- Directed by: Basil Wright
- Written by: Robert Knox (commentary, excerpt from "An Historical Relation of Ceylon")
- Produced by: John Grierson
- Narrated by: Lionel Wendt
- Cinematography: Basil Wright John Taylor
- Edited by: Basil Wright
- Music by: Walter Leigh
- Production company: GPO Film Unit
- Release date: 1934;
- Running time: 38 minutes
- Country: United Kingdom
- Language: English

= The Song of Ceylon =

The Song of Ceylon is a 1934 British documentary film directed by Basil Wright and produced by John Grierson for the Ceylon Tea Propaganda Board. It was written by Robert Knox.

The film was shot on location in Ceylon (Sri Lanka) at the start of 1934 and completed at the GPO film studios in Blackheath, London.

== Plot ==
The film chronicles the cultural life and religious customs of the Sinhalese and the effects of advanced industrialism on such customs.

The first part of the film depicts the religious life of the Sinhalese, interlinking the Buddhist rituals with the natural beauty of Ceylon. Opening with a series of pans over palm leaves, we then gradually see people journey to Adam's Peak, a center of Buddhist pilgrimage for over two hundred years. This is continually inter-cut with images of surrounding natural beauty and a series of pans of a Buddhist statue.

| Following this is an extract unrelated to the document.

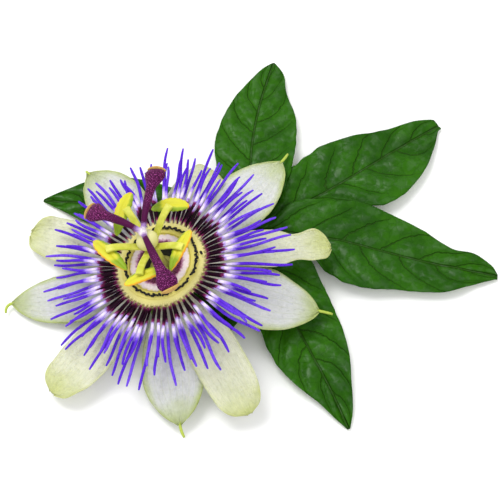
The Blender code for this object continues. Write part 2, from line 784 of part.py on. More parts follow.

Part two focuses on the working life of the Sinhalese, again continually stressing their intimate connection to the surrounding environment. We see people engaging in pottery, woodcarving and the building of houses, whilst children play.

The third part of the film introduces the arrival of modern communications systems into the fabric of this 'natural' lifestyle, heralded by experimental sounds and shots of industrial working practices.

In the final part of the film, we return to the cultural life of the Sinhalese, where people perform a traditional Kandyan dance. The film ends as it began, panning over palm trees.

== Cast ==
- Lionel Wendt as narrator

- Alberto Cavalcanti as voice of commerce
- John Grierson as voice of commerce
- Stuart Legg as voice of commerce
- Basil Wright as voice of commerce

== Critical reception ==
The Monthly Film Bulletin wrote: "The direction, photography and editing of this film place it in a class by itself as an imaginative, and at the same time, strictly documentary, presentation of the island of Ceylon. Its very excellence would probably make it unsuitable for educational purposes except for senior forms of secondary schools and for adult education institutions. Film Societies will welcome it and it should prove widely popular at most cinemas."

Kine Weekly wrote: "Another interest feature which fully Iives up to the standard set by previous John Grierson productions. It gives a vivid idea of the beauty of the country, and also introduces native customs and traditions in a manner which keeps one thoroughly interested. ... The camera work is a notable highlight in the film. It is used imaginatively and with an eye all the time to artistic effect. There is, however, no straining after weird camera angles. The settings are so beautiful that they inspire a very definite longing to visit Ceylon."

Writing for The Spectator in 1935, Graham Greene described the film as "an example to all directors of perfect construction and the perfect application of montage", and noted that it "moves with the air of absolute certainty in its object and assurance in its method".

Variety wrote: "This thorough-going four-reel travelogue on Ceylon attempts to dig down deep and cinematically explain the country and its people in more thorough manner than customarily encountered in the usual and surface-skimming type of film. Unfortunately, it is just a shade too arty and the only spot for it is in that sort of the house. Had some of the hard-headed realistic March of Time approach ben used, film would have come off much better. As it stands the fancy and at times fantastic treatment will largely mystify audiences. In view of the splendid camera work and some of the sequences, notably the native dancers and religious devotions to Buddha, pic should have been aimed at the general public. Effort to explain the economics and commerce of Ceylon badly muddled through extensive use of vague or bewildering symbolisms."